Non-Fiction: I Like to Watch by Emily Nussbaum

Good television criticism makes me want to up my game; the best television criticism makes me want to hang it up entirely. Emily Nussbaum’s first-rate I Like to Watch: Arguing My Way Through the Television Revolution (2019), a collection of essays, reviews, and auteur profiles, is compulsively readable, thoroughly enjoyable, and so eloquent it made me despair of my own abilities. (Well, until Jenn heard me complaining and shouted, “Come on! She has a Pulitzer Prize!” Fair point, fair point.)

Nussbaum is a smart, insightful writer and her book, which begins with a twenty-page essay entitled “How Buffy the Vampire Slayer Turned Me into a TV Critic,” hooked me instantly. Its title is targeted, but this opening piece is more than just an intelligent, nuanced appreciation of a great series. Identifying Buffy as a key franchise in television’s transformation from the industry’s old way of doing business to the streaming-empowered free-for-all of Peak TV, she puts her finger precisely on the media-consumption journey of many of us children of Generation X. Like Nussbaum, I grew up deriding the repetitive, formulaic TV of my youth, instead clinging to snobbishness for cinema and literature. Buffy is the perfect “bridge” show for discussing TV’s dramatic evolution into a new phase that combines the best of all worlds: episodic, cinematic, and literate. It’s a compelling lead-off hitter to the volume and sets the table for the pieces that follow, largely geared toward exploring the post-Buffy landscape, but occasionally peering backwards at earlier groundbreaking work.

Nussbaum displays an eclectic range of interests, one that extends well beyond the usual suspects of “New Golden Age” TV. The Sopranos, of course, receives a much-deserved and well considered entry in the second slot; if Buffy was a bridge show, The Sopranos squarely sets its feet on the other side of the river. But Nussbaum refuses to narrow her focus on the dark, gritty, antihero shows that dominated the TV renaissance dialogue of the oughts. She’s more interested in the medium’s breadth and possibility, the shifting models of its production and its cultural impact. There are essays devoted to differently great shows that she loves (Jane the Virgin, The Good Wife, The Comeback), some that she doesn’t (True Detective, The Marvelous Mrs. Maisel), and still more that wrestle with the legacies of important cultural touchstones with checkered legacies (Sex in the City, Lost). She writes just as cogently about product placement and reality television as she does about TV’s modern classics. Generally, I like reading reviews and criticism of shows I’ve already seen, to compare notes and rekindle my memories, but here I found myself enjoying virtually every essay, including those about shows I have no intention of watching. And there are fascinating, in-depth profiles of important TV creatives like Kenya Barris, Jenji Kohan, Norman Lear, and Ryan Murphy.

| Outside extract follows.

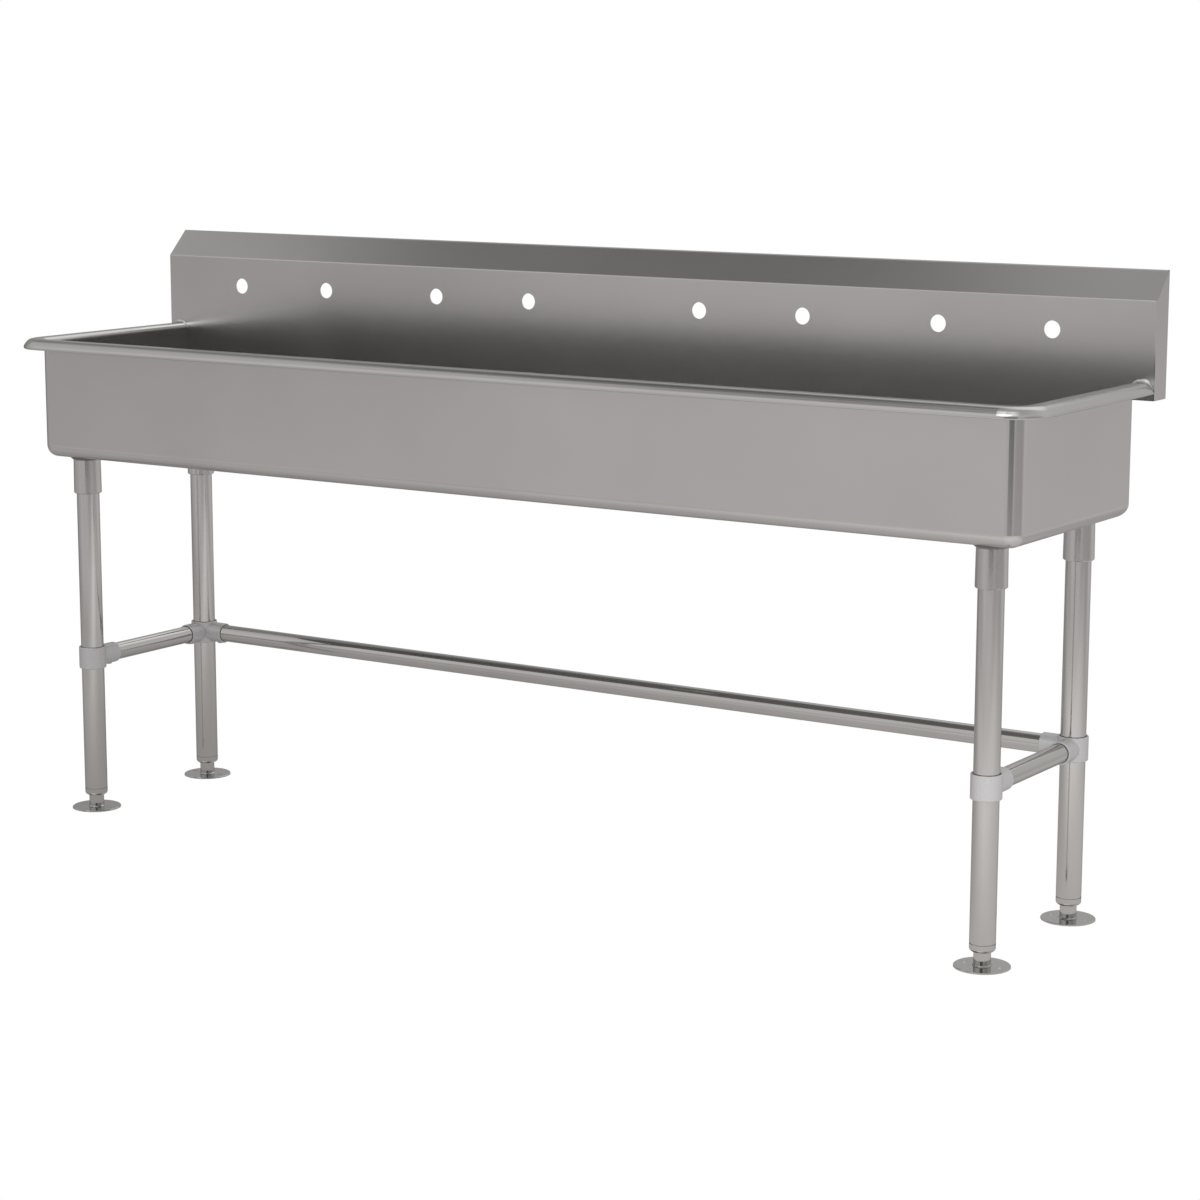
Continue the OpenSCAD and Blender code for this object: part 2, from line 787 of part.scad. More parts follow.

The centerpiece of the collection may well be “Confessions of a Human Shield,” a novella-length essay sparked by the Harvey Weinstein scandal and #MeToo. It’s an extended, multifaceted examination of the perils of loving the art of problematic creators, where she wrestles with the work of fallen idols like Woody Allen and Louis C.K. How does one cope with that appreciation in light of troubling new knowledge? It’s a rich, detailed journey through the issues, even-handed in its approach and wise in its conclusions. Along the way, it includes a brilliant review of Hannah Gadsby’s incredible stand-up special Nanette, a show so intense, heartfelt, and affecting that I never had the guts to try to review it, for fear of selling it tragically short. (Seriously, just go watch it.)

So many drastic changes have happened in television over the past thirty years, and its content is so vast, rich, and complex, that it’s hard to remember “the before times” when TV was an empty, limited distraction. Nussbaum’s book reminded me of how far things have come, a brilliant articulation of the lures and wonders of the medium I’ve spent so much time of my recent life examining. For anyone looking to better understand and appreciate the modern TV landscape, I Like to Watch is a must-read.